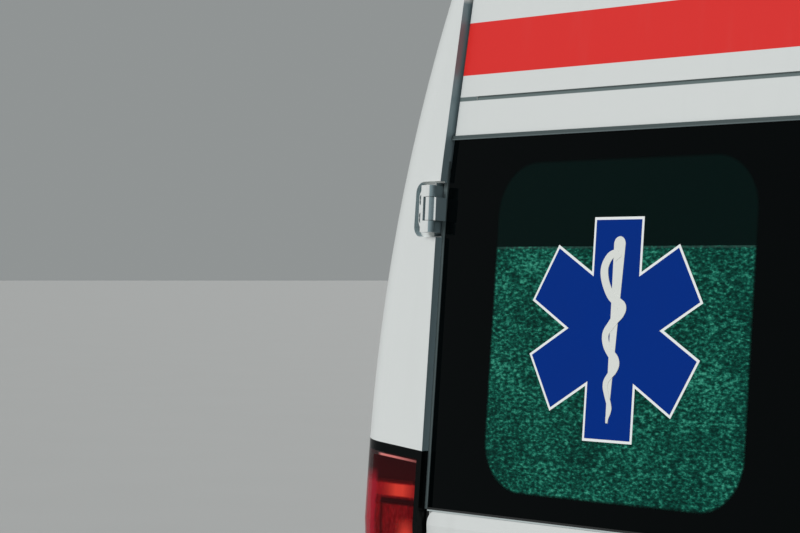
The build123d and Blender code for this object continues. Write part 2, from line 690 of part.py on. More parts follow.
○ ○ ○ ○ ○ ○ ○
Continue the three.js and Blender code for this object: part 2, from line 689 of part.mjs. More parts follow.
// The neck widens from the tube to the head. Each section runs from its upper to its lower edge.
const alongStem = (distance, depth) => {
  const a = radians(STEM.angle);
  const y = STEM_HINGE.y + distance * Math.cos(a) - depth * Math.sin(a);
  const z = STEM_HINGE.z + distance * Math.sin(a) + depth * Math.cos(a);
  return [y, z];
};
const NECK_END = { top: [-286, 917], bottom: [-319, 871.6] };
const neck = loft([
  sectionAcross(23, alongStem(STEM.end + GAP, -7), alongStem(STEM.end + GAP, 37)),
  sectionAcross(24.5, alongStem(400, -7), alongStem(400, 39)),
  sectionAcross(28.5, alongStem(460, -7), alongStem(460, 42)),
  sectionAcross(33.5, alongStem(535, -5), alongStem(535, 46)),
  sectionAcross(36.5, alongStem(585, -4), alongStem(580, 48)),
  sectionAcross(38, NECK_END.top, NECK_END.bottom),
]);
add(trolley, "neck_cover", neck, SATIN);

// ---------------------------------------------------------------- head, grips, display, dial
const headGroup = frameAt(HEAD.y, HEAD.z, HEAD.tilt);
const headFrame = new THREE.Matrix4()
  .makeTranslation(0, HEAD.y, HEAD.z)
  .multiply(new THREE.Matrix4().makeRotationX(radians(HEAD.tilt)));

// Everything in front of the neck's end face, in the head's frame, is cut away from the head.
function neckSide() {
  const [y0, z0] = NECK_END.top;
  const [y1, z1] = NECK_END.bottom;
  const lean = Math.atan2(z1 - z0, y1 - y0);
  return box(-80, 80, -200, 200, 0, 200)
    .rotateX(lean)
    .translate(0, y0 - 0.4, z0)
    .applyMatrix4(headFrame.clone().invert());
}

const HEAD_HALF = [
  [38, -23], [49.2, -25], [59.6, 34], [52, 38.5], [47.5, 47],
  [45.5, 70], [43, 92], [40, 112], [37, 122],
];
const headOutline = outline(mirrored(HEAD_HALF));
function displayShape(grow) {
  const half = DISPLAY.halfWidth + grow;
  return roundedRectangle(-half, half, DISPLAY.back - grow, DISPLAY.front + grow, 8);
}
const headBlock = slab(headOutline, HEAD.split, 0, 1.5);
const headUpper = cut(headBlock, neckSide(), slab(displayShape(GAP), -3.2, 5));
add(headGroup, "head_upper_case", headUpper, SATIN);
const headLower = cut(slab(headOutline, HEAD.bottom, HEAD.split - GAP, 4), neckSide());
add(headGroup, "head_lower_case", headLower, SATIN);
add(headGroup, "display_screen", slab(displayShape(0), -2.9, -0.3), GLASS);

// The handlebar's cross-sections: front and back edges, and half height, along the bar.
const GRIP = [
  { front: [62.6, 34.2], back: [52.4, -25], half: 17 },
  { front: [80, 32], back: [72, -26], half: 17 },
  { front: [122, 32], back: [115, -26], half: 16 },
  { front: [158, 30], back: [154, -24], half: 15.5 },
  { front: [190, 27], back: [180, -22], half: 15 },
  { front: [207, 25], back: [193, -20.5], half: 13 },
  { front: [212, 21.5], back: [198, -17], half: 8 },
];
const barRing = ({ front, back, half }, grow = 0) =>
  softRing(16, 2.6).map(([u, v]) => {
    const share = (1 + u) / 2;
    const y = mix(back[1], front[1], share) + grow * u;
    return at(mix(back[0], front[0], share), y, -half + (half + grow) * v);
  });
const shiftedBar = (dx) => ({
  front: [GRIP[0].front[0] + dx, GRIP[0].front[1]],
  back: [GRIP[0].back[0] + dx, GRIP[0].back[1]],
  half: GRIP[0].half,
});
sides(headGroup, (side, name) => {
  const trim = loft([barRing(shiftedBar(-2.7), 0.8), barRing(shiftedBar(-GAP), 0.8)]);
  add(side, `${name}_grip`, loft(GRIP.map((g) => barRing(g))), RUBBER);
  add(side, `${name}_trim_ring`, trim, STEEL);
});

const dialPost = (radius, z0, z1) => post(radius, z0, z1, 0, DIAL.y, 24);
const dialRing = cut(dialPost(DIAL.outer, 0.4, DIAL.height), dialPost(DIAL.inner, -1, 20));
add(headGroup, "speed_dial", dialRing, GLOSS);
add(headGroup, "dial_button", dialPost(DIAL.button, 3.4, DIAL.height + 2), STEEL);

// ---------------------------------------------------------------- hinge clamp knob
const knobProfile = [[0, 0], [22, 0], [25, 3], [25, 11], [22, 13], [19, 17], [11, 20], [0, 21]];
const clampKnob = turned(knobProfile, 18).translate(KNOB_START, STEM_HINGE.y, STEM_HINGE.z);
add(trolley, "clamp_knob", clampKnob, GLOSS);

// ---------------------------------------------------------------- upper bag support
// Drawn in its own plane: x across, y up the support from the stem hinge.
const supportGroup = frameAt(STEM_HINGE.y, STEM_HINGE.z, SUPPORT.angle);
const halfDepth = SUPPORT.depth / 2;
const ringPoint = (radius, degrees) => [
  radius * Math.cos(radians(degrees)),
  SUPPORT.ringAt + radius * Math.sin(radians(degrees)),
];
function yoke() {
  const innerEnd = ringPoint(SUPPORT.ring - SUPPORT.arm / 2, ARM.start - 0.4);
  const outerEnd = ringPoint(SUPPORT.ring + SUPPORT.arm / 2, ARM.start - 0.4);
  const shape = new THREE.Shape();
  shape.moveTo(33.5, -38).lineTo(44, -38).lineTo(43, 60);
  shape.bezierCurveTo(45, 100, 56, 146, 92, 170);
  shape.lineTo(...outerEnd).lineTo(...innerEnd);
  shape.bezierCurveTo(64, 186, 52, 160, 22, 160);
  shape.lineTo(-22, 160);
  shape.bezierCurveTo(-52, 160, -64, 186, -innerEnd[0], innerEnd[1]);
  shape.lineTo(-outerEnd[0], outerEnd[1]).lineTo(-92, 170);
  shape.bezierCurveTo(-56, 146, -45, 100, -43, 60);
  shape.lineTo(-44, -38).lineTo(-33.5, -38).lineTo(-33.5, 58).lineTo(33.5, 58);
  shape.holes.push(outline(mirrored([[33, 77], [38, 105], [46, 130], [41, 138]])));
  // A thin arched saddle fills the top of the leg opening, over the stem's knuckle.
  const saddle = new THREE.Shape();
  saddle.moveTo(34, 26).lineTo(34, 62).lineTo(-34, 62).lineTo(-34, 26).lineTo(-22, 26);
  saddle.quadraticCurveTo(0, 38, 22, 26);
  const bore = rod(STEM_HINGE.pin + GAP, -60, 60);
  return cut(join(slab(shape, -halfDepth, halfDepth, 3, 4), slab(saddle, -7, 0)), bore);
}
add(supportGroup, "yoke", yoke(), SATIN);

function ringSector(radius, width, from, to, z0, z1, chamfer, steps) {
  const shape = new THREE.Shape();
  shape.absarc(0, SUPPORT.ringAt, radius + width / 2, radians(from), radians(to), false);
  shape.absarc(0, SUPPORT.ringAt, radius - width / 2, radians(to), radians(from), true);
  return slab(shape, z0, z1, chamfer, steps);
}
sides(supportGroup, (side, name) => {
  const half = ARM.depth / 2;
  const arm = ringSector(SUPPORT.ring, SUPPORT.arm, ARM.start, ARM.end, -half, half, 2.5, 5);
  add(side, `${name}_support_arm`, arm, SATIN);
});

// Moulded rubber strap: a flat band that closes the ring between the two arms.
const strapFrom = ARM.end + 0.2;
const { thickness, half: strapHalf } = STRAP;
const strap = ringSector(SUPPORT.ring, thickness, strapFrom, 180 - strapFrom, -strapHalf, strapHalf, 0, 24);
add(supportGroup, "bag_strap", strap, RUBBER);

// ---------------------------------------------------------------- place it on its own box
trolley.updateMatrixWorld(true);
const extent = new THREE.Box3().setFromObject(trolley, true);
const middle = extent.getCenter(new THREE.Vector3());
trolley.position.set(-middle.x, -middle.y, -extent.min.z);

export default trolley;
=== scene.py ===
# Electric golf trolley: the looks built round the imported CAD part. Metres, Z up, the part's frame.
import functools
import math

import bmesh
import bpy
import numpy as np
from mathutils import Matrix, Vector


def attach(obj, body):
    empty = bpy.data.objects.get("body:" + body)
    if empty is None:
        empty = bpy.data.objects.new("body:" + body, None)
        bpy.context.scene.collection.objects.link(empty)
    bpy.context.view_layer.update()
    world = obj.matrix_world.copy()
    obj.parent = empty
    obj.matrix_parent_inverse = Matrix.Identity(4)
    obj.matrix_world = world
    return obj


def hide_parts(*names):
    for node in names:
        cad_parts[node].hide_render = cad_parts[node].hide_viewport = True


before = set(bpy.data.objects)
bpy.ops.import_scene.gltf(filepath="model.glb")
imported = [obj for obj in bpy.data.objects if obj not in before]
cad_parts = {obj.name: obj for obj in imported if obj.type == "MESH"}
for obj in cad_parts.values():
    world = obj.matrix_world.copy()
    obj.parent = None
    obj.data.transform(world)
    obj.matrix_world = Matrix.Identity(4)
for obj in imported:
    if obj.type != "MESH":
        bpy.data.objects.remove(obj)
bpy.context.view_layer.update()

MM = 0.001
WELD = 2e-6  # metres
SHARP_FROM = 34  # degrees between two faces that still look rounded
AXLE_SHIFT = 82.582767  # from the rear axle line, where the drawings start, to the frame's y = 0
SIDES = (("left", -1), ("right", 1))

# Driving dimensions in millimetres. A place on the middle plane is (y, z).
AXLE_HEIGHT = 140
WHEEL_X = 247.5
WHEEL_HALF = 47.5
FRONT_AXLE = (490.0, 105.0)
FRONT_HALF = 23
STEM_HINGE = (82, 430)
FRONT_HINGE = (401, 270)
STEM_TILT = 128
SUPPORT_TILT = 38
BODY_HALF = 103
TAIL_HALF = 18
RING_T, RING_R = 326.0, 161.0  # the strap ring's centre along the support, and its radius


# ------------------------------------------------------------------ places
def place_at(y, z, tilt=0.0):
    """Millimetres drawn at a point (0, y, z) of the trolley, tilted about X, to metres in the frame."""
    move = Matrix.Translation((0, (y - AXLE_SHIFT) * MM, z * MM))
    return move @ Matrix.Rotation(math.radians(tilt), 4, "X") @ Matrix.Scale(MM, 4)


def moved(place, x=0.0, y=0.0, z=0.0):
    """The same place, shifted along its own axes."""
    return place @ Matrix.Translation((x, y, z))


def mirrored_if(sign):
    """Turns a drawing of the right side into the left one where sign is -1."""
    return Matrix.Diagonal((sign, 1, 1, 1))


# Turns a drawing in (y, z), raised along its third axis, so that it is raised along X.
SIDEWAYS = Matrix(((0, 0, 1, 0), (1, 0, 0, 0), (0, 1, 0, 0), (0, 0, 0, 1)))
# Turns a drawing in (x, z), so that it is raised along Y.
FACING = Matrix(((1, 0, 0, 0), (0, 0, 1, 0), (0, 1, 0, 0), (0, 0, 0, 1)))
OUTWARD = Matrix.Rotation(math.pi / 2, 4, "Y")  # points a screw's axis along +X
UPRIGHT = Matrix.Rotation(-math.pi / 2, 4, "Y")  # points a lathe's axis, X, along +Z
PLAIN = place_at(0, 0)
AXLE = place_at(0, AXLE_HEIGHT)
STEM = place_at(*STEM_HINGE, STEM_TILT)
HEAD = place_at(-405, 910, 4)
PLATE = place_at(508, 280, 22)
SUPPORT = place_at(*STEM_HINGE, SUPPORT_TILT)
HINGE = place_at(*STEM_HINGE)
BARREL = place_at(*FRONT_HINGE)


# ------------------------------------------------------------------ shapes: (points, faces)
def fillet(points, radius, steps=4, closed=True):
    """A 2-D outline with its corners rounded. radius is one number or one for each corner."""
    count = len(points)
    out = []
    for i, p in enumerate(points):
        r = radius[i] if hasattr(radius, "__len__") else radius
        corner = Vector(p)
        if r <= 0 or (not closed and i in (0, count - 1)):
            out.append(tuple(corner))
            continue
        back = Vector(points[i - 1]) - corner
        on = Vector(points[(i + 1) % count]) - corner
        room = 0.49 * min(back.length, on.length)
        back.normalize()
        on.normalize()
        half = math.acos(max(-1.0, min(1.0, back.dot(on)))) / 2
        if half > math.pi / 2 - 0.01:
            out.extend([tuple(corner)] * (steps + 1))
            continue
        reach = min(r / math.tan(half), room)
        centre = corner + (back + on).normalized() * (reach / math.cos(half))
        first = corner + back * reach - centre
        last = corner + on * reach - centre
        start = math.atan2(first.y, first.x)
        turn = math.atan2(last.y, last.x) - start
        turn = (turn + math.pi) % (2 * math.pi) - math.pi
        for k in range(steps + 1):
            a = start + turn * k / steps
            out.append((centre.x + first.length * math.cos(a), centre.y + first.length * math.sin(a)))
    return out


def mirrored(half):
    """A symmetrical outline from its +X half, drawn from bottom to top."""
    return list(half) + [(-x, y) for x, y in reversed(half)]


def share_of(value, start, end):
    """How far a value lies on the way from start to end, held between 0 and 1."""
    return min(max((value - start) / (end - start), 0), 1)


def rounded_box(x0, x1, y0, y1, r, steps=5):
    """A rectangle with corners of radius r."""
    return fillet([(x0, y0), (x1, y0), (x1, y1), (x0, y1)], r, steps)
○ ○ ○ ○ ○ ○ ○
GIVEN PROBLEM >>
With the first line being the one containing "if empty is" and the last line the one containing "return place @", transcribe exactly the lines above that fall in that range.

WRITTEN RESPONSE >>
    if empty is None:
        empty = bpy.data.objects.new("body:" + body, None)
        bpy.context.scene.collection.objects.link(empty)
    bpy.context.view_layer.update()
    world = obj.matrix_world.copy()
    obj.parent = empty
    obj.matrix_parent_inverse = Matrix.Identity(4)
    obj.matrix_world = world
    return obj


def hide_parts(*names):
    for node in names:
        cad_parts[node].hide_render = cad_parts[node].hide_viewport = True


before = set(bpy.data.objects)
bpy.ops.import_scene.gltf(filepath="model.glb")
imported = [obj for obj in bpy.data.objects if obj not in before]
cad_parts = {obj.name: obj for obj in imported if obj.type == "MESH"}
for obj in cad_parts.values():
    world = obj.matrix_world.copy()
    obj.parent = None
    obj.data.transform(world)
    obj.matrix_world = Matrix.Identity(4)
for obj in imported:
    if obj.type != "MESH":
        bpy.data.objects.remove(obj)
bpy.context.view_layer.update()

MM = 0.001
WELD = 2e-6  # metres
SHARP_FROM = 34  # degrees between two faces that still look rounded
AXLE_SHIFT = 82.582767  # from the rear axle line, where the drawings start, to the frame's y = 0
SIDES = (("left", -1), ("right", 1))

# Driving dimensions in millimetres. A place on the middle plane is (y, z).
AXLE_HEIGHT = 140
WHEEL_X = 247.5
WHEEL_HALF = 47.5
FRONT_AXLE = (490.0, 105.0)
FRONT_HALF = 23
STEM_HINGE = (82, 430)
FRONT_HINGE = (401, 270)
STEM_TILT = 128
SUPPORT_TILT = 38
BODY_HALF = 103
TAIL_HALF = 18
RING_T, RING_R = 326.0, 161.0  # the strap ring's centre along the support, and its radius


# ------------------------------------------------------------------ places
def place_at(y, z, tilt=0.0):
    """Millimetres drawn at a point (0, y, z) of the trolley, tilted about X, to metres in the frame."""
    move = Matrix.Translation((0, (y - AXLE_SHIFT) * MM, z * MM))
    return move @ Matrix.Rotation(math.radians(tilt), 4, "X") @ Matrix.Scale(MM, 4)


def moved(place, x=0.0, y=0.0, z=0.0):
    """The same place, shifted along its own axes."""
    return place @ Matrix.Translation((x, y, z))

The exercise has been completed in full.